EgyptFeatures/Interviews

Workers: Over 6,500 textile jobs in jeopardy due to cheap Chinese imports

More than 6,500 laborers at 650 factories for textile industries in Monufiya are vulnerable to loosing their jobs due to dependence on imported textiles and textile products from overseas. 
 
Waheed, owner of a textile factory in the village of Kafr Hilal in Monufiya, says the cause of the crisis is flooding the market with Chinese fabrics at lower prices than local fabrics.
 
"We are suffering from a process of extermination of the Egyptian product," said Waheed.
 
We tried to develop the machinery over the years, but the government does not consider our situation despite our appeal for help more than once to save the spinning industry, he added.
 
On the ground floor of a small house in Kafr Hilal that is Waheed's factory lie four machines for spinning that have all stopped working. On the second floor lives Waheed and his family.
 
Ramadan, a 60-year-old worker at another factory in Kafr Hilal, said said he inherited the profession from his ancestors. "We used to be a stronghold of the textile industry in Egypt and the Arab World. Now I keep walking all day daily in search of an open factory for few hours to earn a living," he complained.
 
"Kafr Hilal workers used to struggle for a half-day break when machinery in factories used to operate over three shifts daily and did not stop except for maintenance," Ramadan added.
 
"We have been asking officials to support the spinning industry in Kafr Hilal over four years and no one cares.

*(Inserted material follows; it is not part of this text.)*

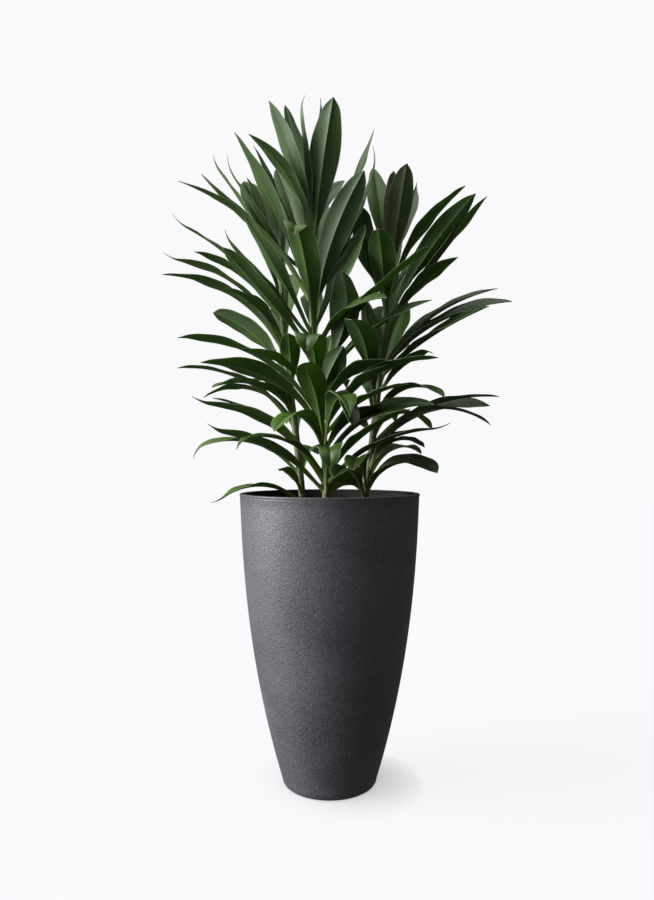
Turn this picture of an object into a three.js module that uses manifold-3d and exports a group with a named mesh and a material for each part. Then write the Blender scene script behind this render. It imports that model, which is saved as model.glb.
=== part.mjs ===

Protest has become the only way officials can hear us," he mentioned.
 
Ramadan has not received a full salary over the past four years as he used to get 20 percent of his monthly salary every 12 days, prompting him to shift from a master craftsman in the spinning industry to a hired worker on farms daily.
 
"My family eats one meal and starves the next," he said. "I look for any farmer I can help in harvesting potatoes and clovers, which is not my profession."
 
On the way to his small factory, Mounir Abdel Moneim, says: "The village turned from a castle for spinning industry into a cemetery. Factories closed doors with locks, and some have not opened for years."
 
"The government encourages the Chinese product at the expense of the Egyptian product, although we know Chinese products are of very low quality," Abdel Moneim said.
 
Abdel Moneim established his factory on the first floor of his house like most small factory owners in the village who could not afford for buying a factory in the industrial area.
 
"Those who [had their factories] at the industrial area received subsidized electricity and energy," he added.
 
The problem, Abdel Moneim explains, is in an agreement with the Industry Ministry that allows companies to import Chinese textiles without paying high taxes or customs with the pretext that they are being used for production materials, when in fact, they are merely imported to be sold at the expense of Egyptian textiles.
 
These merchants were a means for China to seize the fabrics market in Egypt and hurl consecutive blows to our industry without making any effort, he said. "The biggest crisis is that those products harm the Egyptian people. We examined them and found out that the texture of the yarn was a layer of [fiber] sprayed with chemicals."
 
"Therefore it is of lower quality and can pose a risk to the health of the Egyptians," he added.
 
The textile industry is not in need of any loans. All the workers want is a visit from President Abdel Fattah al-Sisi to the village, saying factory owners addressed the prime minister, the minister of industry, the governor and officials of the Supply Ministry, without response on their part, he said.
 
The government sacrifices millions of workers in the yarn and spinning field, he added. 
 
Ayman Mohamed Sobhy has owned a factory inside his house since 1994.
 
"The Chinese whale began attacking us two years ago, slowly, and we discovered that the Chinese fabrics, which flooded the market are imported as production requirements."
 
"Ninety percent of those products are contraband as importers do not pay taxes on them, which allows selling them on market for very low prices," according to Sobhy.
 
Traders bought with our money Chinese goods because the consumer only cares for the price, he added.  "I had 12 workers at my factory, today they are only three and they do not get their full salary."
 
"We have no choice but to lay off workers and stop factories," Sobhy said. "We paid for 12-month tax, although we suspended work for 11 months, under the pretext that we stopped temporarily… The laws do not leave us a space to move and act to remedy the problem caused by the government's decisions."
 
"The crisis is not only in Monufiya," said small factory owner Hany Ahmed Shabrawy. "Imported fabrics completely ruined the profession. We have no chance to compete with the Chinese fabrics. The gap in price cannot be covered."
 
Factory owner Hosni Mahmoud said: "I inherited the factory and the profession from my father and ancestors. The crisis started since the 25 January revolution." 
 
"My factory operates for one shift nowadays if we receive an order… We had 20 workers, now I have only three…We cannot sell now 1 percent of our products after we used to produce 94 percent of the textile and curtains Egyptians used. Machines have been suspended for eight months," according to Mahmoud.
 
"The industry has been facing a crisis for more than four years, and the profession is being killed," said factory owner Walid al-Sabagh. "Other related occupations are suffering as well because manufacturing has stopped, and the market is stagnant because of imported and smuggled fabrics."